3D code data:
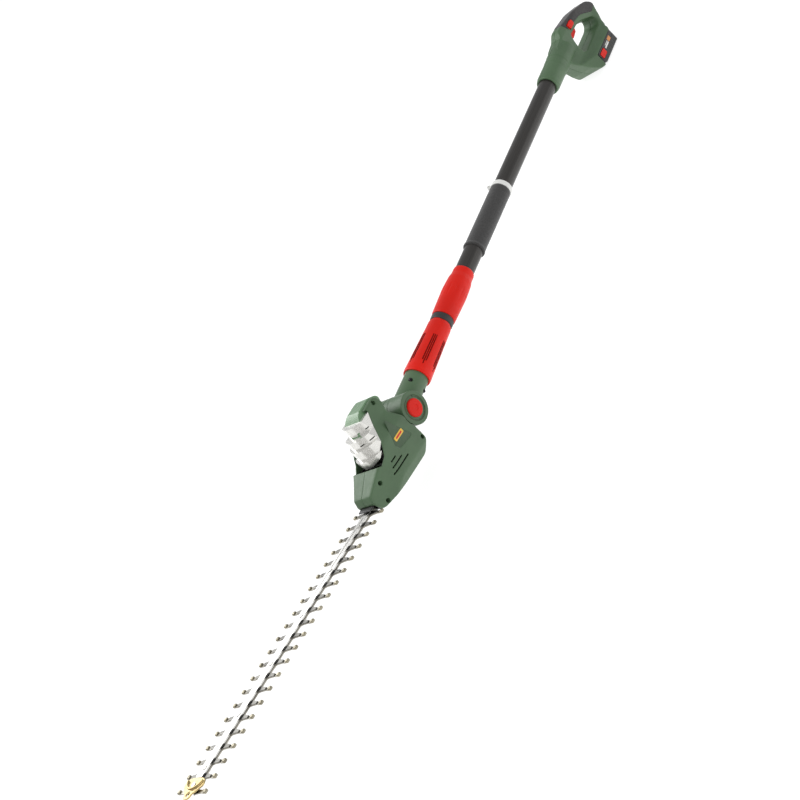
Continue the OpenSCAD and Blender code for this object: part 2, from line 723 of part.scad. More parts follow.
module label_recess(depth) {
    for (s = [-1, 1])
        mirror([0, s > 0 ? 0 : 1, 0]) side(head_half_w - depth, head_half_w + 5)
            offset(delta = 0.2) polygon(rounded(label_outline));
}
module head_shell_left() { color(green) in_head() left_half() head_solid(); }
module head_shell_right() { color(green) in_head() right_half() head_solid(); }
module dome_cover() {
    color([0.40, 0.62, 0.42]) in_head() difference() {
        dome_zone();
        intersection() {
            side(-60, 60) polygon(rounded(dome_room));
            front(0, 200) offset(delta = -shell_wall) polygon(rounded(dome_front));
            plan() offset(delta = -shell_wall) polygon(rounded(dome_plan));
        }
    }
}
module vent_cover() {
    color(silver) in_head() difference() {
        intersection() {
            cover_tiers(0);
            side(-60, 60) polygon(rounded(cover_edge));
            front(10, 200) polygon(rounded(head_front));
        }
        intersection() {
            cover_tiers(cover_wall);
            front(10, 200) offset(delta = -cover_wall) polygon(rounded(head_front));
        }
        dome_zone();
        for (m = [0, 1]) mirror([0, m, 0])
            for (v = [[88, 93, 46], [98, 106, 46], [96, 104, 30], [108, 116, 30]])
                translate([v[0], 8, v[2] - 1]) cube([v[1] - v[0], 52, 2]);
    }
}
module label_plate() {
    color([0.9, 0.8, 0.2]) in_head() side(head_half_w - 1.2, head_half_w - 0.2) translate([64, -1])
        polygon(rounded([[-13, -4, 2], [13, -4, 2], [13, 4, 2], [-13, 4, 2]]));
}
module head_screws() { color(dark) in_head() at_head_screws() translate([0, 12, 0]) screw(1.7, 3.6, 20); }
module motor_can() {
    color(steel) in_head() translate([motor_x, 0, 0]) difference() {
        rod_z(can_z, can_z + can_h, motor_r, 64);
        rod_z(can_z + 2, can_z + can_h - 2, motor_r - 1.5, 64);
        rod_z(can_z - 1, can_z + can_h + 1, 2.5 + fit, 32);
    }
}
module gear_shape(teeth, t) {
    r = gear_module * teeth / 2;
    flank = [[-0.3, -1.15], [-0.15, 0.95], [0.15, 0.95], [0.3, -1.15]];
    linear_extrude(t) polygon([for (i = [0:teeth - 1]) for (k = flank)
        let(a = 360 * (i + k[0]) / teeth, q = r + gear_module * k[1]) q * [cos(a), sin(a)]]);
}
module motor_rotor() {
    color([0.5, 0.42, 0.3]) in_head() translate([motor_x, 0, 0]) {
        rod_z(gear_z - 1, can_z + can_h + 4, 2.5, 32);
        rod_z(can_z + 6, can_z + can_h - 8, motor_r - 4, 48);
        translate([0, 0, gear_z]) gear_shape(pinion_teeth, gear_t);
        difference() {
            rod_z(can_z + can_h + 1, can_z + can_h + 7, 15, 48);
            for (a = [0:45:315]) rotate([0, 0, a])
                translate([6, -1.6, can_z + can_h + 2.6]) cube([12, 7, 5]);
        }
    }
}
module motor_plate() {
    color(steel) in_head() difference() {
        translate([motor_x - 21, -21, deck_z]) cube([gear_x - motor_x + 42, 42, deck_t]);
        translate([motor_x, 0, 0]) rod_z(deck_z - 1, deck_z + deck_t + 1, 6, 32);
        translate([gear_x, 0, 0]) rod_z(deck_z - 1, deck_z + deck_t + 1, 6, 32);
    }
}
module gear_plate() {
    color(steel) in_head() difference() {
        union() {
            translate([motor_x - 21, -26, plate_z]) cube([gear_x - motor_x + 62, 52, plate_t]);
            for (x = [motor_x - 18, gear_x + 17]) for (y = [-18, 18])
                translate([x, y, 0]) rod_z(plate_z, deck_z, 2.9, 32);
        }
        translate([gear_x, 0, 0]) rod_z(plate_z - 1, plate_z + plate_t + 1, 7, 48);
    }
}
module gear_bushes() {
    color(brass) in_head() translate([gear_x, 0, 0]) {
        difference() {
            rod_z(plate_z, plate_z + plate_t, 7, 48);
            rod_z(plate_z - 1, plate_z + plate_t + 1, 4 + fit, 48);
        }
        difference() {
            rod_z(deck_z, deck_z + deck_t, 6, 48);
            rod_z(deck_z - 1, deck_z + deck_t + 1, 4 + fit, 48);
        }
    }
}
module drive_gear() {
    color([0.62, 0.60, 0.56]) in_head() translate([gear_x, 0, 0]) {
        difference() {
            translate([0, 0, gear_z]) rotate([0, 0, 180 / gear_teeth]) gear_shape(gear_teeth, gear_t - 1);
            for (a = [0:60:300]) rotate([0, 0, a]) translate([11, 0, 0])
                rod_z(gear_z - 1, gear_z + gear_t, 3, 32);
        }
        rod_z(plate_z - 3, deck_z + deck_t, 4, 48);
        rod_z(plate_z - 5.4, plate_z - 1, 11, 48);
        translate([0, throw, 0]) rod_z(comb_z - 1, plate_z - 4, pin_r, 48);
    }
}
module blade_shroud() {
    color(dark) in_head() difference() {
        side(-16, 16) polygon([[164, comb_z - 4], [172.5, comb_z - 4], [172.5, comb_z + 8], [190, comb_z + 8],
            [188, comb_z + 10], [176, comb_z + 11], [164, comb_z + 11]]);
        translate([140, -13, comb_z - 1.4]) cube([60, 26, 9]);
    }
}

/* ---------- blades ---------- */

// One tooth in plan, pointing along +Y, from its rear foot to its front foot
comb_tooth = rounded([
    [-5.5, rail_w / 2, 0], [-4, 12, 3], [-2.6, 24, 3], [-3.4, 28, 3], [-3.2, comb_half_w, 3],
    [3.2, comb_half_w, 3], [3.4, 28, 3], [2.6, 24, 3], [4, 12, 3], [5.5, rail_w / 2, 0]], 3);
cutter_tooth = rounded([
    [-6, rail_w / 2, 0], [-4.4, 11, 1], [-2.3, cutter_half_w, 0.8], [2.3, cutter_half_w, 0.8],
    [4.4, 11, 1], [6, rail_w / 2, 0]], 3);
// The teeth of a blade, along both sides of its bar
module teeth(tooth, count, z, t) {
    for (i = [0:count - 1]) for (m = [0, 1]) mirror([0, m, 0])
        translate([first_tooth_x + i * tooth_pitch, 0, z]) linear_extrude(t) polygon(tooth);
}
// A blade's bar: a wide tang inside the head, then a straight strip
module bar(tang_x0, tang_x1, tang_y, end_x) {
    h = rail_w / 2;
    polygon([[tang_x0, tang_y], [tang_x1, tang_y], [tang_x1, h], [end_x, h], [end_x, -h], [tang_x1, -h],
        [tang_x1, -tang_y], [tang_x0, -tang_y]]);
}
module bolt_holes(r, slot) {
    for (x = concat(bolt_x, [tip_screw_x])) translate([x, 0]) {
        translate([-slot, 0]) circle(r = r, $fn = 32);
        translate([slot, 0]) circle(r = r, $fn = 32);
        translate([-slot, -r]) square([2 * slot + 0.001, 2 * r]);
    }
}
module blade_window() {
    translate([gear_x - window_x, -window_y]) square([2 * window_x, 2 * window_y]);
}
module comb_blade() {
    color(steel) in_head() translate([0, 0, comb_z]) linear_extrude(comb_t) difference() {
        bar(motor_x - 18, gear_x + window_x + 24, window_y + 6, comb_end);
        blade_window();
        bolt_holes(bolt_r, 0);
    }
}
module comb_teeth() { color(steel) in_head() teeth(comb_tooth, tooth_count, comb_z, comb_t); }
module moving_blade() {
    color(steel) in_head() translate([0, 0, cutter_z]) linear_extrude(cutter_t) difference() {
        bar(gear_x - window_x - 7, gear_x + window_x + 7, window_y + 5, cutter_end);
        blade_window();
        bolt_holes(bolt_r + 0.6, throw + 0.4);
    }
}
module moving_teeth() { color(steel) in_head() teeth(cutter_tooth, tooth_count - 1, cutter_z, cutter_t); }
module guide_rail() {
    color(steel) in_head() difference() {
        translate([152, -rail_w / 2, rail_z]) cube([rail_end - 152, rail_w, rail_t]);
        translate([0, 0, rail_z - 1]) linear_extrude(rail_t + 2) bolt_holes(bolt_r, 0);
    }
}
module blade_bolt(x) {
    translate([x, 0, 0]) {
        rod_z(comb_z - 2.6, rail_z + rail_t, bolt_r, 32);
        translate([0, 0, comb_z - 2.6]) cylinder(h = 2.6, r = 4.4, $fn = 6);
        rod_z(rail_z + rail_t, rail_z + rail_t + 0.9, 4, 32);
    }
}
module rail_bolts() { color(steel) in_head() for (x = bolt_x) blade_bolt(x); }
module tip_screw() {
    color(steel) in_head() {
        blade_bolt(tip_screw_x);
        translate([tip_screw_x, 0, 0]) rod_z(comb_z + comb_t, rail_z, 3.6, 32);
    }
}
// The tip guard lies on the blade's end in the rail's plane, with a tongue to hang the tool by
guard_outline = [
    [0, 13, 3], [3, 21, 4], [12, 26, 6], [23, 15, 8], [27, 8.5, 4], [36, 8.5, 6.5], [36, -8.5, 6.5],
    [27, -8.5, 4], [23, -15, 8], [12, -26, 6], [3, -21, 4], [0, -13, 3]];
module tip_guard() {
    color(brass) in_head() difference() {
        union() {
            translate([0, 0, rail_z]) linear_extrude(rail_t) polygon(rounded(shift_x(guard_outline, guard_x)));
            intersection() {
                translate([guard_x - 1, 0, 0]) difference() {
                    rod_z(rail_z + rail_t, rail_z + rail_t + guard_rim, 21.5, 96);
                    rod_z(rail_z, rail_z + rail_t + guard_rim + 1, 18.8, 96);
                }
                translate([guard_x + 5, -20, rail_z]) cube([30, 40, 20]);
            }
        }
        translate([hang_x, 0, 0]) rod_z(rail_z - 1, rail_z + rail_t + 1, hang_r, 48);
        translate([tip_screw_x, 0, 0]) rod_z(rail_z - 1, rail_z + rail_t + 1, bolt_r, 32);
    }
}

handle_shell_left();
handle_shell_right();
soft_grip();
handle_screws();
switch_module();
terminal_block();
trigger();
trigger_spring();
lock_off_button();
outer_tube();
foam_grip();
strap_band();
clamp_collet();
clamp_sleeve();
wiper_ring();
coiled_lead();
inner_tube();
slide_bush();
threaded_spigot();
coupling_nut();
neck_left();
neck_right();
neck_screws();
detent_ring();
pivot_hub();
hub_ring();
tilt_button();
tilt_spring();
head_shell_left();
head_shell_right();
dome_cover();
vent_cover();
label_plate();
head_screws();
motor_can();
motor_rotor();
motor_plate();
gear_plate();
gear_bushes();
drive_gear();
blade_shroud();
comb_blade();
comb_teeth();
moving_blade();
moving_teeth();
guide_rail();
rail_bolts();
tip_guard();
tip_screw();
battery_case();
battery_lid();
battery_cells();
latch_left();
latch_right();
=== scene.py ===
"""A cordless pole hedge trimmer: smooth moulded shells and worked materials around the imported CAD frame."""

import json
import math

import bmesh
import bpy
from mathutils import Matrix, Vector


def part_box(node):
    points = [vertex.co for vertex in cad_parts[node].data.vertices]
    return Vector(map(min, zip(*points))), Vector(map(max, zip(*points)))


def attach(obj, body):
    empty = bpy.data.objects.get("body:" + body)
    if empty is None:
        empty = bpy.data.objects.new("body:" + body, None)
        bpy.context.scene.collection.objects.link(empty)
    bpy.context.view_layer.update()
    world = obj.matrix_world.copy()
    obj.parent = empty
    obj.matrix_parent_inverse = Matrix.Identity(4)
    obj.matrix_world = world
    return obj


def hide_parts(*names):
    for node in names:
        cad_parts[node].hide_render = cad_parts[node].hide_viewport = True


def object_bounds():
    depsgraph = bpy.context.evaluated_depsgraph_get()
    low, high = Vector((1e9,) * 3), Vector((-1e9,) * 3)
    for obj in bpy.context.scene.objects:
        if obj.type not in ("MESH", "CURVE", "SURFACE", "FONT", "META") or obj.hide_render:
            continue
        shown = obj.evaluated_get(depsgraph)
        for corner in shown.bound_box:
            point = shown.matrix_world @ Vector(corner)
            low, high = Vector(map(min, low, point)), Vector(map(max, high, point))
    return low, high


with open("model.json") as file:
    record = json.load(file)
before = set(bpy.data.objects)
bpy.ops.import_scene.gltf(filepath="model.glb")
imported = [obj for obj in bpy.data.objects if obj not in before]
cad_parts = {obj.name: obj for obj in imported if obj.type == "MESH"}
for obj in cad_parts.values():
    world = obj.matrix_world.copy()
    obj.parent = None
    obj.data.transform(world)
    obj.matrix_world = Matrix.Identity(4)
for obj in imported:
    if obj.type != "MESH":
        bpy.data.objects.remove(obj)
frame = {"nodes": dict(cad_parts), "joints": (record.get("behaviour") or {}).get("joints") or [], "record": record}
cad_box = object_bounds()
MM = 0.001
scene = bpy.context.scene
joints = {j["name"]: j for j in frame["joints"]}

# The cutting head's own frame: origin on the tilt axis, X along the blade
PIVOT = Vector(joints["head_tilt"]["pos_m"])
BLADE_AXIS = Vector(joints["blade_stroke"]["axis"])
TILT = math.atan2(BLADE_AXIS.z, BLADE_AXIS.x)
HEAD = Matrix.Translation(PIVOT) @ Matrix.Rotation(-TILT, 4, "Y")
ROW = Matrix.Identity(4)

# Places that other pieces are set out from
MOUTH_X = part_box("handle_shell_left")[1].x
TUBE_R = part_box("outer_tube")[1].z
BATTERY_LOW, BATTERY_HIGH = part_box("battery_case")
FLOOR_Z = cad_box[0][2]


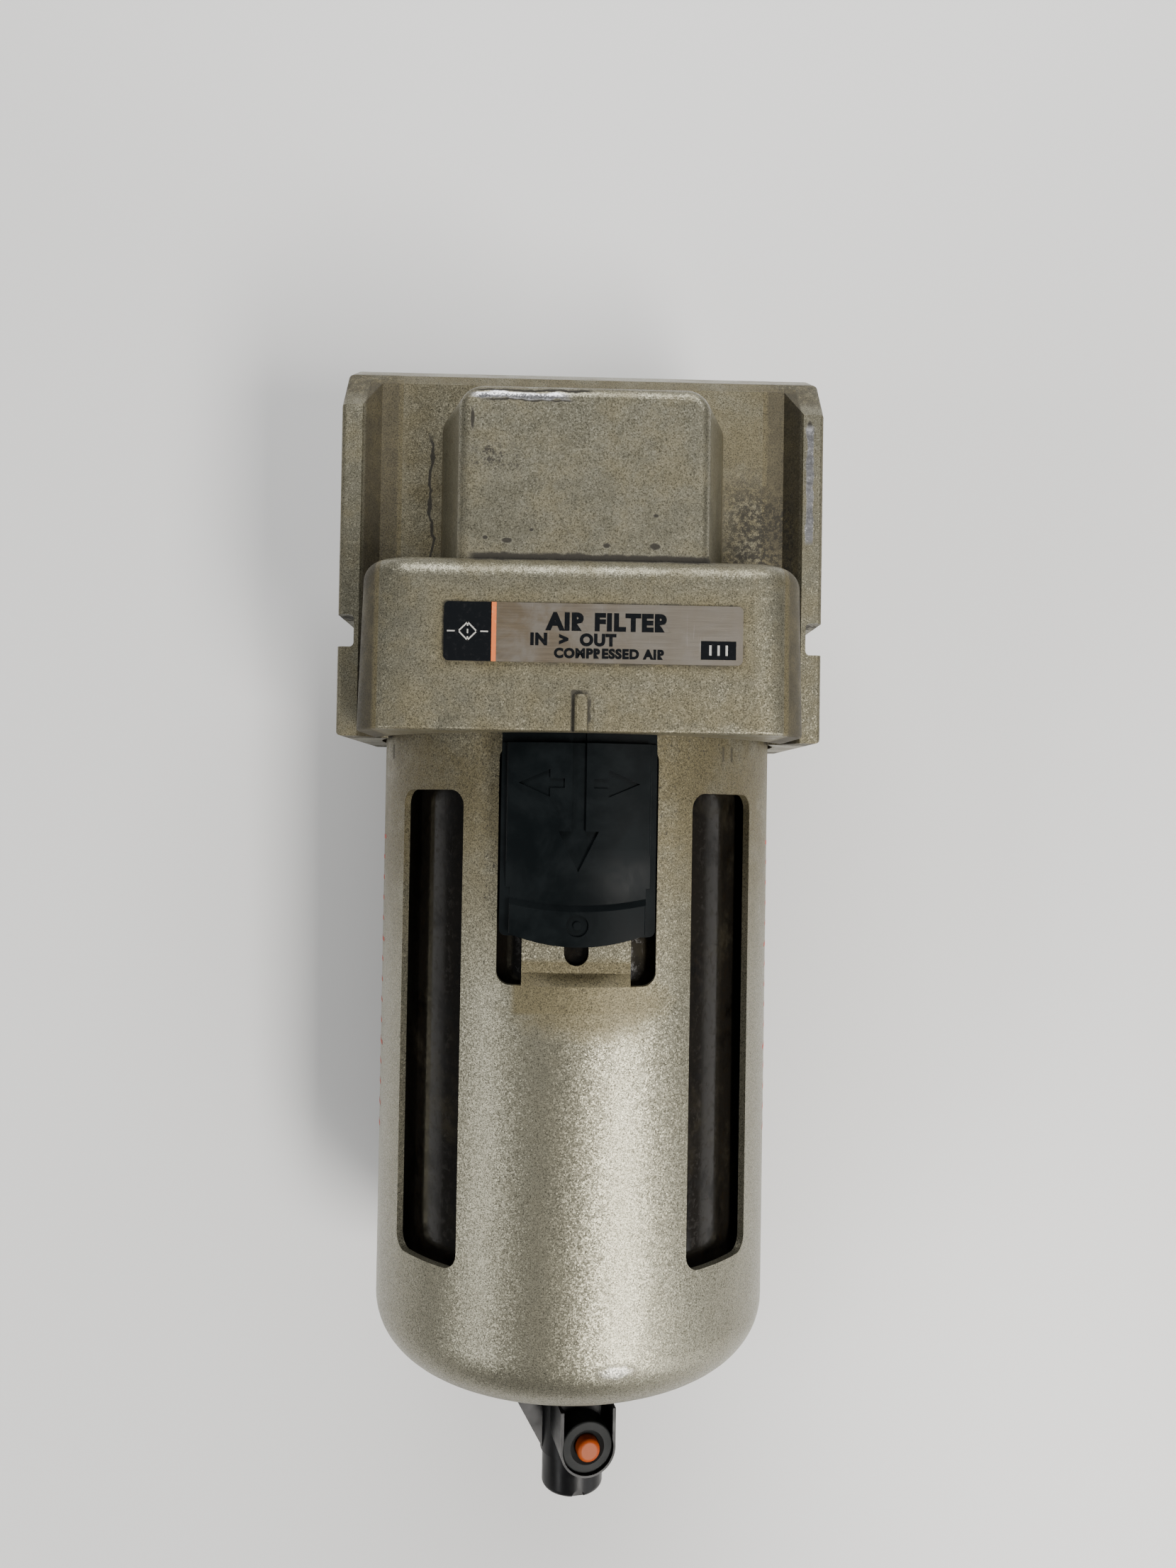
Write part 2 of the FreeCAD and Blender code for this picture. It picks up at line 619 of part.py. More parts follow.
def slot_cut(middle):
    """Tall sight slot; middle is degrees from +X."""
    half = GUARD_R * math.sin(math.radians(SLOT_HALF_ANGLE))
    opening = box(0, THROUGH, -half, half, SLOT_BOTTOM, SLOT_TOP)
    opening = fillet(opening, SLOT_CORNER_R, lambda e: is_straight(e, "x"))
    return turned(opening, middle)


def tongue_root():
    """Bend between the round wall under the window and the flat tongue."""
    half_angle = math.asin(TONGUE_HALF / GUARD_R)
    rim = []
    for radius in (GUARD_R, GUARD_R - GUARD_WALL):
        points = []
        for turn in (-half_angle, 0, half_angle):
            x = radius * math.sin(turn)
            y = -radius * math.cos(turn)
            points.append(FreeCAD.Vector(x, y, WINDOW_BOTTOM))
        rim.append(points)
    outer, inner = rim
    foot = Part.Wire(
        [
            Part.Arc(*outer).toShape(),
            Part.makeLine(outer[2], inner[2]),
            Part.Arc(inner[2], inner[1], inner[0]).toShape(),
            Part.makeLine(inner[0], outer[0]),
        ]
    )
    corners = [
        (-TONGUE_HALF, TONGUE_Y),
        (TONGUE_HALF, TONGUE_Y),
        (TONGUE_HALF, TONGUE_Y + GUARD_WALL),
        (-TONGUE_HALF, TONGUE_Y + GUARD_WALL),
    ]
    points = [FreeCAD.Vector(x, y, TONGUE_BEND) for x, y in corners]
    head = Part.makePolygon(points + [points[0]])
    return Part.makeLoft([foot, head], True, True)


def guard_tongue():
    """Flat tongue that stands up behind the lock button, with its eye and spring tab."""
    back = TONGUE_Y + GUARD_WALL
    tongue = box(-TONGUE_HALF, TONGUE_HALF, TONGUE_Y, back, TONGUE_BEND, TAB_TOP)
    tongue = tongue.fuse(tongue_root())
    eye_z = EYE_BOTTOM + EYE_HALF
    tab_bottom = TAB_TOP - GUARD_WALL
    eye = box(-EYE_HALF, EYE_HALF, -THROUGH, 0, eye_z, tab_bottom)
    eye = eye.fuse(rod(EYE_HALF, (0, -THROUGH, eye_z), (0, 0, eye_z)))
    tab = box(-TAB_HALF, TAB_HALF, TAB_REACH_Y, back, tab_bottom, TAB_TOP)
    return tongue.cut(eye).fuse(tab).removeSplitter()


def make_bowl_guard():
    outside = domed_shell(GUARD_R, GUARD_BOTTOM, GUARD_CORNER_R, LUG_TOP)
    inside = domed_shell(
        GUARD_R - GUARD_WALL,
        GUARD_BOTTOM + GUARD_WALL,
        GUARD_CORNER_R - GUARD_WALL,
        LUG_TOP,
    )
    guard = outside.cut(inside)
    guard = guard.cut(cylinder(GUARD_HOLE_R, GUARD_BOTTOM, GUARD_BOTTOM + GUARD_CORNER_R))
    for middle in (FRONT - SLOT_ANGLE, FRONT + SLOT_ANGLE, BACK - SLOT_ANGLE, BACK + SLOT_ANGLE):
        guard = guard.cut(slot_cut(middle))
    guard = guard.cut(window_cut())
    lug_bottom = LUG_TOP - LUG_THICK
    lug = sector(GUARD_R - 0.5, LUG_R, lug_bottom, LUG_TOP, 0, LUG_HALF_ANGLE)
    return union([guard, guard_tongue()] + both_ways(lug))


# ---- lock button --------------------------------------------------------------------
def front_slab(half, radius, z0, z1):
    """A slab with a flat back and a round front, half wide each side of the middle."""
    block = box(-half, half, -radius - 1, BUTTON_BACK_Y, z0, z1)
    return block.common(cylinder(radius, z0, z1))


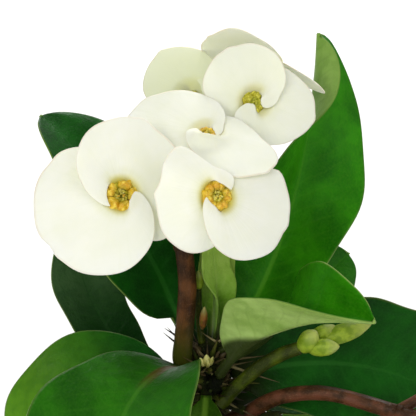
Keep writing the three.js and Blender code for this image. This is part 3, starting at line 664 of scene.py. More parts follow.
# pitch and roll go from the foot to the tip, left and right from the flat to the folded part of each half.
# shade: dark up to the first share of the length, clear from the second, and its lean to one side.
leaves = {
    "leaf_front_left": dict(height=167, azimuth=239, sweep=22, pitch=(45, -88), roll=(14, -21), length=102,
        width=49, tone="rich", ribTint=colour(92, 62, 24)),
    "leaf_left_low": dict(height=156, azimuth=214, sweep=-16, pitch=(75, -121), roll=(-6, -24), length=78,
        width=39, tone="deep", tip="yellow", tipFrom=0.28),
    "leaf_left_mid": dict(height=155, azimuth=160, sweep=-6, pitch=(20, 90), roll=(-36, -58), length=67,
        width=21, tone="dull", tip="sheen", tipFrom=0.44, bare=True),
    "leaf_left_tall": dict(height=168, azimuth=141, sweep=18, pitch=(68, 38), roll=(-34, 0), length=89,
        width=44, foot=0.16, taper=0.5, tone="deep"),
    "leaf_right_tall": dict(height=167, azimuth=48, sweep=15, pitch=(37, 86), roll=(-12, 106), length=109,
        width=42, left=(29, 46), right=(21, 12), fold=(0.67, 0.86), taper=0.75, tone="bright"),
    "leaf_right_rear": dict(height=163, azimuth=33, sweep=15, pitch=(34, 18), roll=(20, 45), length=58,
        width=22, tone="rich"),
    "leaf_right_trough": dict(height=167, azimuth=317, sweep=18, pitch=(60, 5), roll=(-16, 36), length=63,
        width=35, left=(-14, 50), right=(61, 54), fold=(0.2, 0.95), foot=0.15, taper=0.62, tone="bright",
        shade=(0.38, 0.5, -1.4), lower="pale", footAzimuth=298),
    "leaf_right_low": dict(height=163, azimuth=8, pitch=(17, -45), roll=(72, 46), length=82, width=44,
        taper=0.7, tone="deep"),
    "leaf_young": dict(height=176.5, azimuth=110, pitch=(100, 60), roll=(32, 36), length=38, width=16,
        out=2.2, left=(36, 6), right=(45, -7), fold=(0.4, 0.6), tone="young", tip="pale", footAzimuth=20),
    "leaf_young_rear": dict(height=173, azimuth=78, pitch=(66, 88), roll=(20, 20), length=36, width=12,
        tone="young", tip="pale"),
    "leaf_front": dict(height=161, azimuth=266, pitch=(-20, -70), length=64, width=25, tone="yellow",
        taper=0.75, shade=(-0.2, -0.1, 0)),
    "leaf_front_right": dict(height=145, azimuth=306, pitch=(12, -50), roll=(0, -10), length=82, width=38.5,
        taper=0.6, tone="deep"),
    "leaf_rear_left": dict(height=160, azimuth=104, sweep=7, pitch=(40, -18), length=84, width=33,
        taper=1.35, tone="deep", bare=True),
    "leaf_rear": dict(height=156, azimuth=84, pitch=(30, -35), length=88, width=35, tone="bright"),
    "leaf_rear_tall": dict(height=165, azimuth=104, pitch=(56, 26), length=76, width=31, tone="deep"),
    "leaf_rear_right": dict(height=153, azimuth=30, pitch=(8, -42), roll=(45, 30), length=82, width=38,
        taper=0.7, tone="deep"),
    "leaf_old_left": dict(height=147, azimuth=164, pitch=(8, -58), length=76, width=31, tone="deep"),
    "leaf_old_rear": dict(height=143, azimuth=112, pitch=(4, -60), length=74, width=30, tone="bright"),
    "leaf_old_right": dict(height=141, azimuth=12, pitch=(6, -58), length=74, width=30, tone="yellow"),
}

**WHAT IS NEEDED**
Of all the entries above, repeat only the lines from the line that has "handle_shell_left();" to the line that has "bpy.context.view_layer.update()", both lines included, exactly.

**WRITTEN RESPONSE**
handle_shell_left();
handle_shell_right();
soft_grip();
handle_screws();
switch_module();
terminal_block();
trigger();
trigger_spring();
lock_off_button();
outer_tube();
foam_grip();
strap_band();
clamp_collet();
clamp_sleeve();
wiper_ring();
coiled_lead();
inner_tube();
slide_bush();
threaded_spigot();
coupling_nut();
neck_left();
neck_right();
neck_screws();
detent_ring();
pivot_hub();
hub_ring();
tilt_button();
tilt_spring();
head_shell_left();
head_shell_right();
dome_cover();
vent_cover();
label_plate();
head_screws();
motor_can();
motor_rotor();
motor_plate();
gear_plate();
gear_bushes();
drive_gear();
blade_shroud();
comb_blade();
comb_teeth();
moving_blade();
moving_teeth();
guide_rail();
rail_bolts();
tip_guard();
tip_screw();
battery_case();
battery_lid();
battery_cells();
latch_left();
latch_right();
=== scene.py ===
"""A cordless pole hedge trimmer: smooth moulded shells and worked materials around the imported CAD frame."""

import json
import math

import bmesh
import bpy
from mathutils import Matrix, Vector


def part_box(node):
    points = [vertex.co for vertex in cad_parts[node].data.vertices]
    return Vector(map(min, zip(*points))), Vector(map(max, zip(*points)))


def attach(obj, body):
    empty = bpy.data.objects.get("body:" + body)
    if empty is None:
        empty = bpy.data.objects.new("body:" + body, None)
        bpy.context.scene.collection.objects.link(empty)
    bpy.context.view_layer.update()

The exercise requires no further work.